• **What needs to be done**: Write out the whole listing word for word.

++++++++++++++++++++

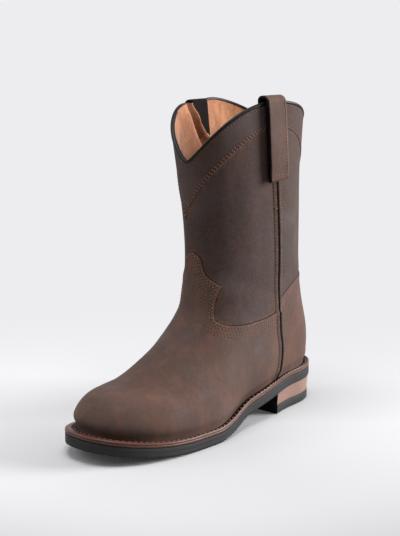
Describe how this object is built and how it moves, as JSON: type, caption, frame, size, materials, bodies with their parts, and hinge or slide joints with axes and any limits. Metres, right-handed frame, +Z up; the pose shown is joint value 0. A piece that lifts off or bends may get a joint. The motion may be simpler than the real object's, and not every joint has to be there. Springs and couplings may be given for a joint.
{
  "type": "roper boot",
  "caption": "Pull-on leather work boot for the left foot, with a low stacked heel, a welted rubber sole, a scalloped collar and pull straps.",
  "frame": {"origin": "On the floor, under the middle of the boot's outline", "axes": "+Z up from the floor, -Y toward the toe, +X toward the outer side of the foot"},
  "size_m": [0.1086, 0.2986, 0.307],
  "materials": {
    "outsole_rubber": "matte charcoal rubber",
    "stacked_leather": "rose-brown stacked leather with fine layer lines, satin",
    "heel_rubber": "matte charcoal rubber",
    "welt_leather": "reddish-brown, waxed, satin",
    "insole_leather": "matte tan",
    "oiled_leather": "oiled dark brown, dull sheen, mottled",
    "binding_leather": "near-black, satin",
    "piping_leather": "black, satin",
    "strap_leather": "oiled dark brown, dull sheen"
  },
  "bodies": {
    "root": {"outsole": "outsole_rubber", "heel_block": "stacked_leather", "heel_cap": "heel_rubber", "welt": "welt_leather", "insole": "insole_leather", "upper": "oiled_leather", "collar_binding": "binding_leather", "side_piping_lateral": "piping_leather", "side_piping_medial": "piping_leather", "pull_strap_lateral": "strap_leather", "pull_strap_medial": "strap_leather"}
  },
  "joints": []
}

++++++++++++++++++++

• **Answer to the problem**:
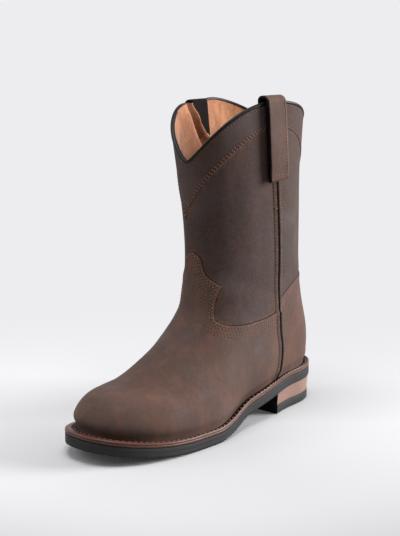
Describe how this object is built and how it moves, as JSON: type, caption, frame, size, materials, bodies with their parts, and hinge or slide joints with axes and any limits. Metres, right-handed frame, +Z up; the pose shown is joint value 0. A piece that lifts off or bends may get a joint. The motion may be simpler than the real object's, and not every joint has to be there. Springs and couplings may be given for a joint.
{
  "type": "roper boot",
  "caption": "Pull-on leather work boot for the left foot, with a low stacked heel, a welted rubber sole, a scalloped collar and pull straps.",
  "frame": {"origin": "On the floor, under the middle of the boot's outline", "axes": "+Z up from the floor, -Y toward the toe, +X toward the outer side of the foot"},
  "size_m": [0.1086, 0.2986, 0.307],
  "materials": {
    "outsole_rubber": "matte charcoal rubber",
    "stacked_leather": "rose-brown stacked leather with fine layer lines, satin",
    "heel_rubber": "matte charcoal rubber",
    "welt_leather": "reddish-brown, waxed, satin",
    "insole_leather": "matte tan",
    "oiled_leather": "oiled dark brown, dull sheen, mottled",
    "binding_leather": "near-black, satin",
    "piping_leather": "black, satin",
    "strap_leather": "oiled dark brown, dull sheen"
  },
  "bodies": {
    "root": {"outsole": "outsole_rubber", "heel_block": "stacked_leather", "heel_cap": "heel_rubber", "welt": "welt_leather", "insole": "insole_leather", "upper": "oiled_leather", "collar_binding": "binding_leather", "side_piping_lateral": "piping_leather", "side_piping_medial": "piping_leather", "pull_strap_lateral": "strap_leather", "pull_strap_medial": "strap_leather"}
  },
  "joints": []
}